I believe unit tests should almost drive your development, especially when you are developing in an agile environment, defining features as you go and you are constantly refactoring your code.
Unit tests are great way of showing you where you have spaghetti code and complex environmental dependencies right away.
If you enforce unit tests on all business logic, you pretty much can enforce a clean separation of interface and implementation, and drive you code towards using better coding standards and patterns out of necessity to just be able to test your own code (like moving your code to a basic model/view/controllers pattern). It’s a great practice to get into for writing maintainable code.
You have to be smart about your unit tests though. More is not always better. You have to be practical and not walk about until you feel you have sufficiently covered everything. Anything that preforms any custom logic based on a specific input is a big candidate for a unit test. Sanity check unit tests are not usually necessary (such as writing a unit test around a property/setter-getter method that simply reads or writes to a field in a class).
One of my pet peeves is a test that knows the internals of a particular unit, not the function of that unit provides. You should pretend you don’t know how your code works internally, and write tests how other code is going to interact with it. The exception to that rule is if you know of ways that unit could easily break with specific inputs but stay within the confines of what that unit provides you. Do not write units tests that simply reconfirm that your code works exactly the way that you wrote it and would probably break if someone refactored the internals of that code.
For example, lets say I have a function called “SaveCustomer(String id, Customer customer)” that I know saves to a database underneath and another function called “LoadCustomer(String id)” that loads from that database underneath (the underlying database is not intended to be accessed directly except by the customer abstraction in this case). It would not be an effective test to write a test that calls the SaveCustomer function and then connects to the database to see if its written, or similarly, write a test that calls the LoadCustomer function and checks to see if the data returned is the same as in the database. Rather a more effective test would be write a test creates a customer and attempts to store it using the SaveCustomer function and then tries to load it back out using the LoadCustomer function and verify the data in the customer objects survived round trip.
Another example that I ran into was a function called “getOffset” which was meant to return the internal position of where to read off an array returned by that same class. The previous programmer that wrote the function knew that the value would always return 16 at that time but made the function so that he didn’t have any magic numbers running his code and that he could change the value it returned to something different someday (or possibly even dynamically figuring its position at some point).

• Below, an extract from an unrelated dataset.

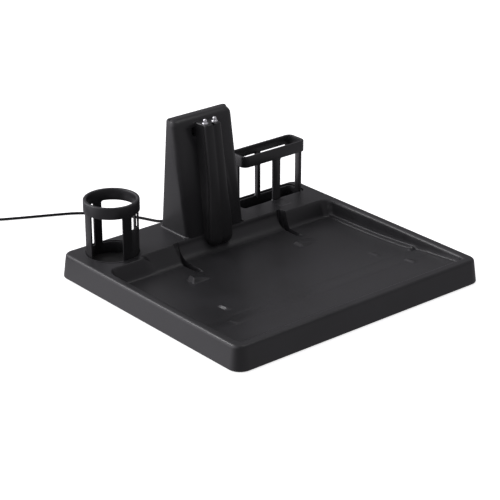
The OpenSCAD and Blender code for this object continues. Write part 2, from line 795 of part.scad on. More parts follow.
module adaptor_body() {
    color(satin) translate([adaptor_at[0], adaptor_at[1], 0]) difference() {
        linear_extrude(height = adaptor_t - 5) adaptor_plan(0);
        translate([0, 0, 2.4]) linear_extrude(height = adaptor_t) adaptor_plan(-2.4);
        translate([0, 0, adaptor_t / 2]) rotate([-90, 0, 0]) cylinder(r = 3, h = adaptor_l);
    }
}

module adaptor_cover() {
    color(plastic) translate([adaptor_at[0], adaptor_at[1], 0]) difference() {
        union() {
            translate([0, 0, adaptor_t - 5]) linear_extrude(height = 4) adaptor_plan(0);
            translate([0, 0, adaptor_t - 1]) linear_extrude(height = 1) adaptor_plan(-1);
        }
        translate([0, 0, adaptor_t - 6]) linear_extrude(height = 3.6) adaptor_plan(-2.4);
        for (x = [-1, 1]) translate([x * 6.35, 8, adaptor_t - 6]) cube([1.6, 6.4, 20], center = true);
    }
}

module adaptor_prong(side) {
    color("#c9b37a") translate([adaptor_at[0] + side * 6.35, adaptor_at[1] + 8, adaptor_t - 5])
        translate([-0.75, -3.15, 0]) difference() {
            cube([1.5, 6.3, 21]);
            translate([-1, 3.15, 17.6]) rotate([0, 90, 0]) cylinder(r = 1.6, h = 4);
        }
}

module adaptor_prong_left() { adaptor_prong(-1); }
module adaptor_prong_right() { adaptor_prong(1); }

module adaptor_relief() {
    start = adaptor_at[1] + adaptor_l / 2;
    color(soft_black) translate([adaptor_at[0], start - 3.4, adaptor_t / 2]) rotate([-90, 0, 0]) difference() {
        union() {
            cylinder(r = 4, h = 0.95);
            cylinder(r = 2.95, h = 4);
            translate([0, 0, 3.5]) cylinder(r1 = 3, r2 = 2, h = relief_l);
        }
        translate([0, 0, relief_l + 1.5]) cylinder(r = lead_d / 2, h = 10);
    }
}

base_tray();
base_bottom_plate();
base_screws();
foot_front_left();
foot_front_right();
foot_rear_left();
foot_rear_right();
tower_shell();
tower_back_cover();
tower_cover_screws();
tower_mount_screws();
tower_foot_trim();
charging_spine();
spine_screws();
contact_block();
contact_bush_left();
contact_bush_right();
contact_pin_left();
contact_pin_right();
contact_spring_left();
contact_spring_right();
contact_board();
board_header();
lead_connector();
inner_lead();
round_holder();
slot_holder();
cord_gland();
cord_clamp();
cord_clamp_screws();
power_cord();
cord_coil();
cord_tie();
cord_tail();
adaptor_relief();
adaptor_body();
adaptor_cover();
adaptor_prong_left();
adaptor_prong_right();
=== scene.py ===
import json
import math

import bmesh
import bpy
import numpy as np
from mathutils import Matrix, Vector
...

However the programmer wrote a unit test to make sure it always returned 16 and sure enough when I went in and changed what the offset would was, the unit tests broke although no code did that called that function. Effectively, the test was broke and not the code.
It comes down to being smart and practical about your unit tests. There is no perfect setup. I try to shoot for a test around each public function and protected function (if intended to be inherited by other classes), and if applicable how the class is used as a whole (thinking of it as almost writing examples and documentation for the code).
Some good candidates for unit tests are around that code that does logic in loops, contains switch statements (especially in languages that all statements to can fall through), any goto/jump statements, any regular expressions usage, any “auto-magical” features that can possibly fail at runtime, non generic collection usage, null pointers, static position access on non-rigged arrays, primitives based by reference, and code that calls reflection features of your language.
In scripting/interpreted/dynamically typed languages, lots of sanity check tests are also more useful to attempt to test each code path possible. I wish you luck if you are writing a large application in one of these languages if you don’t have a strict coding standard and a whole bunch of tests.
Whatever you do, you can’t trust unit tests to be your only type of testing. Unit tests are not well suited for GUI testing and they can almost never do functional testing. Unit tests can only tell you if an error occurs in one particular case but not that couldn’t foresee to happen in many cases. Automated testing solutions depending on your project are really important as well in many cases.